Mountain in Pakistan

Kanjut Sar (کنجوت سر) is a mountain located between Shimshal Valley and Hisper Valley in the Karakoram mountain range. It is the 28th-highest mountain in the world. Kanjut is the native name of the Hunza valley while Sar means mountain peak in Burushaski.

Kanjut Sar consists of two peaks:
- Kanjut Sar I at 7760 m.
- Kanjut Sar II, to the southeast of I, at 6831 m.

Kanjut Sar I was first climbed in 1959 by Camillo Pellissier, member of an Italian expedition directed by Guido Monzino. From 4 to 6 August 1981, seven Japanese climbers of the same expedition climbed to the top.

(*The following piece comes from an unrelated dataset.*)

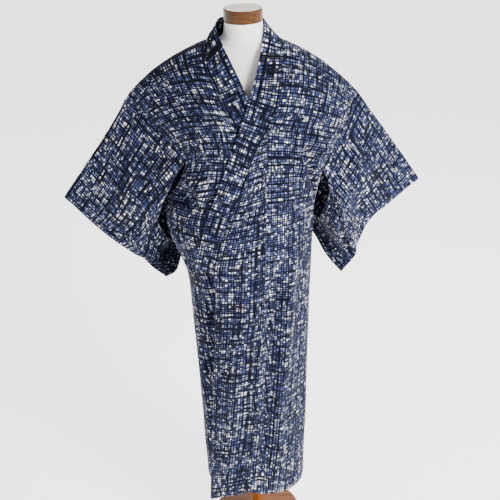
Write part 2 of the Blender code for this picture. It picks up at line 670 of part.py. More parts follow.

The first ascent of Kanjut Sar II was achieved by a Swiss team in 1985. Expedition leader Toni Spirig, Ueli Stahel and Richie Ott finally carried it out in alpine style after several attempts . The climbers reached the summit on July 10. The ascent route led over the north-west side.

On July 29, 1990, a Dutch expedition made the second ascent of Kanjut Sar II in alpine style via the south face. Expedition members were Peter Kok, Frank Schmidt, Franck van den Barselaer, Hendrik Freie and Pieter de Kam.